Toda vez que sentir saudades do passado lembrarei,à partir de agora, das cadeiras nas calçadas e de todos que ali habitavam,lamento os celulares,se por um lado abriram as janelas para o mundo,por outro fecharam - nos cada qual no seu mundo.
As pessoas não se falam mais,se fecharam em seu mundinho,em sua telinha, alí o tempo passa mais rápido e quando vemos tudo acabou.
Continuamos nas cadeiras,mas elas sairam das calçadas,nos isolamos, ficamos mais tristes,mais ansiosos, menos solidários,menos próximos,não falamos mais do passado,nosso bom dia é robótico,automático,em grupo,com figurinha,florzinha,desejamos que seja um bom dia simplesmente por conveniência,por ser necessário dizer bom dia.

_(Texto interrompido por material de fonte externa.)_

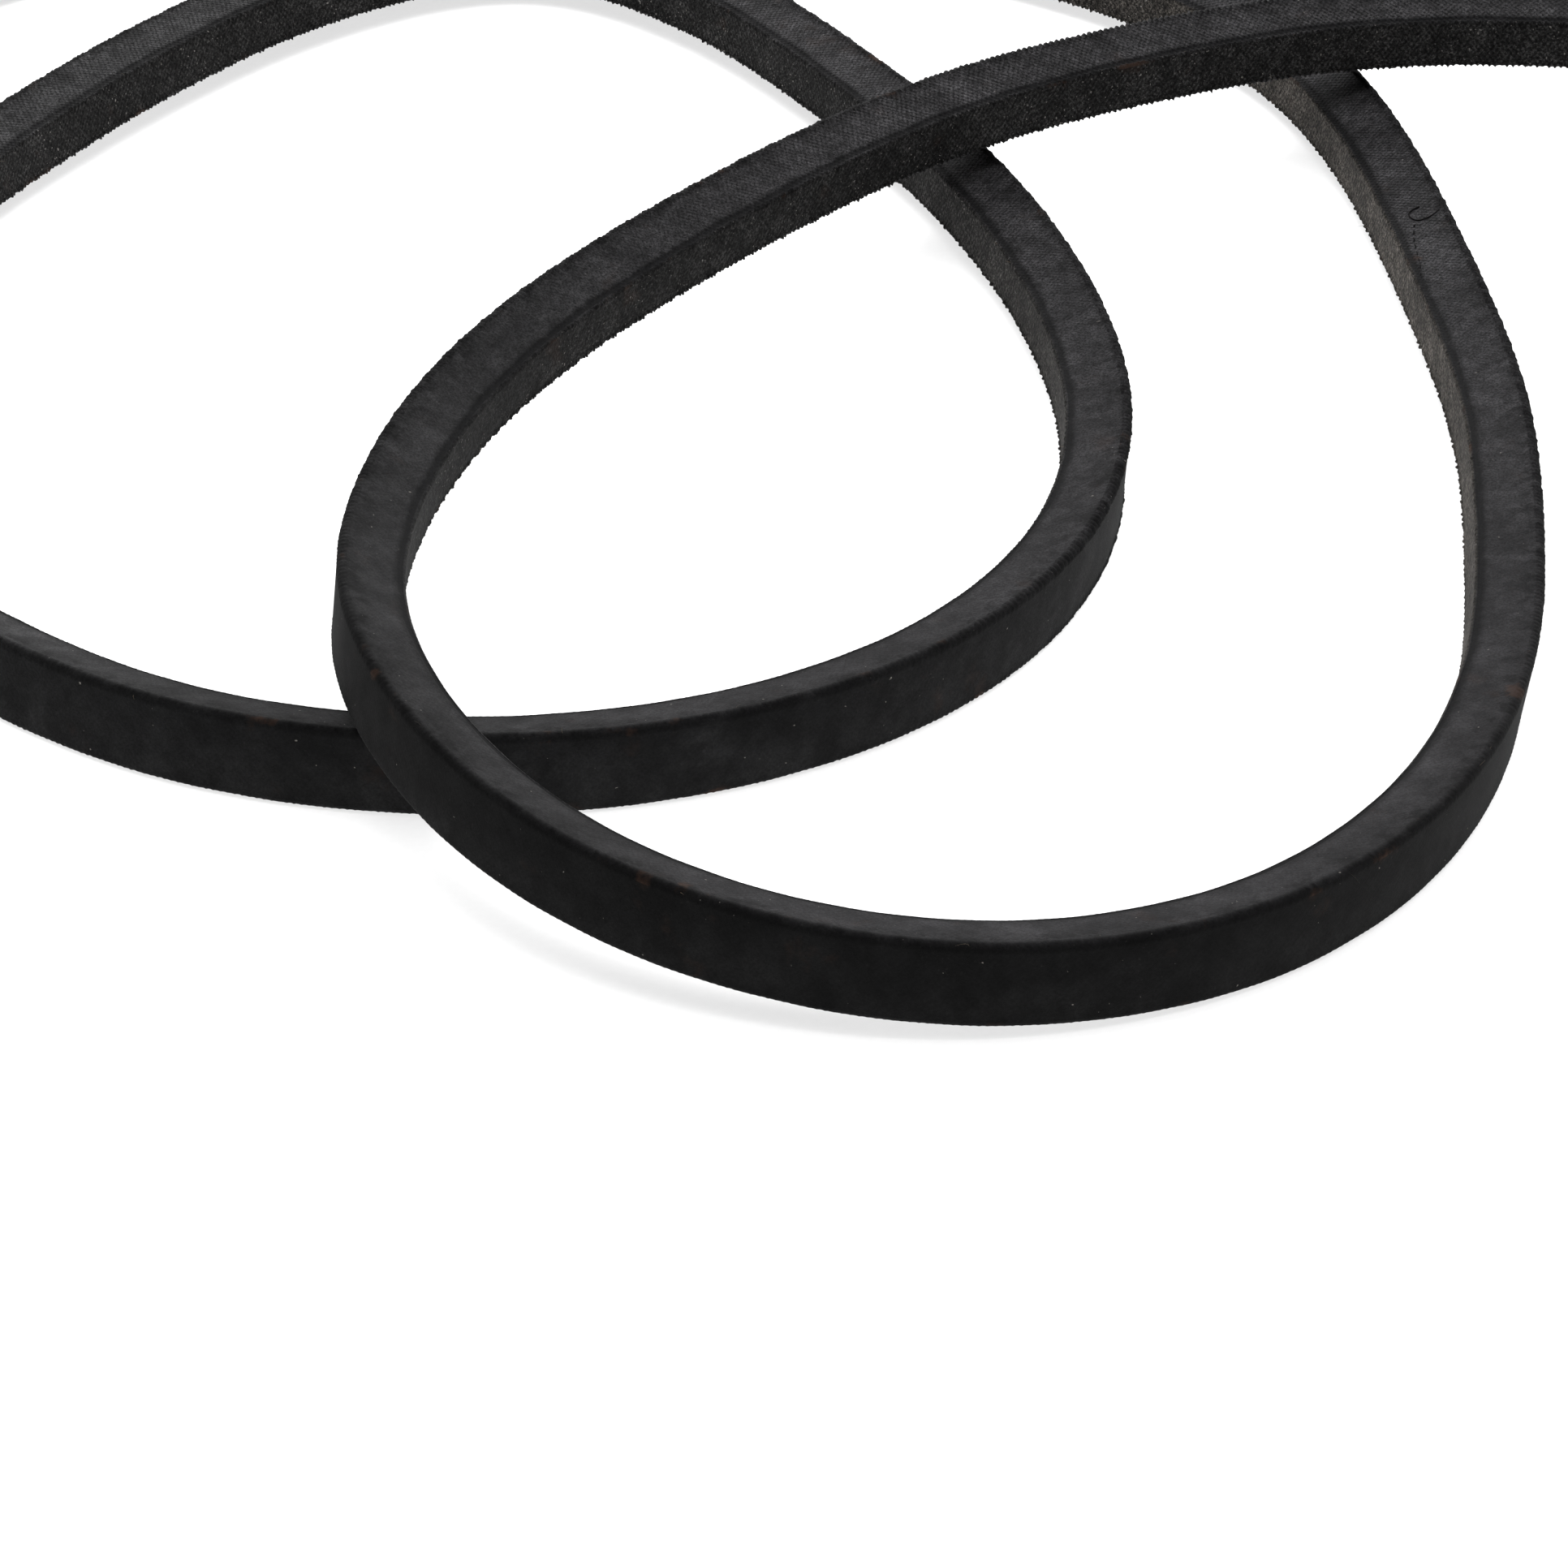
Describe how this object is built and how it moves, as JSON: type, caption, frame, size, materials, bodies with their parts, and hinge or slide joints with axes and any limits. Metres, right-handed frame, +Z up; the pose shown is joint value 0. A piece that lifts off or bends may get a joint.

Aquela cadeira, naquela esquina,agora vazias,vão deixar muitas saudades,não tem mais pra onde ir quando quiser jogar conversa fora,fofocar,tricotar,matar as saudades,alí a vida passava e parava,era impossível passar sem parar,era um pote de doce grátis que quem quisesse poderia se servir.
E amanhã doerá menos,mas não fará menos falta,e a vida seguirá, agora sem cadeiras nas calçadas,ou rodinha de bate papo,pena,tudo se acomoda,gostando ou não,querendo ou não,é a vida, um Adeus infinito,onde a vida é hoje,agora,e o agora só dura um segundo.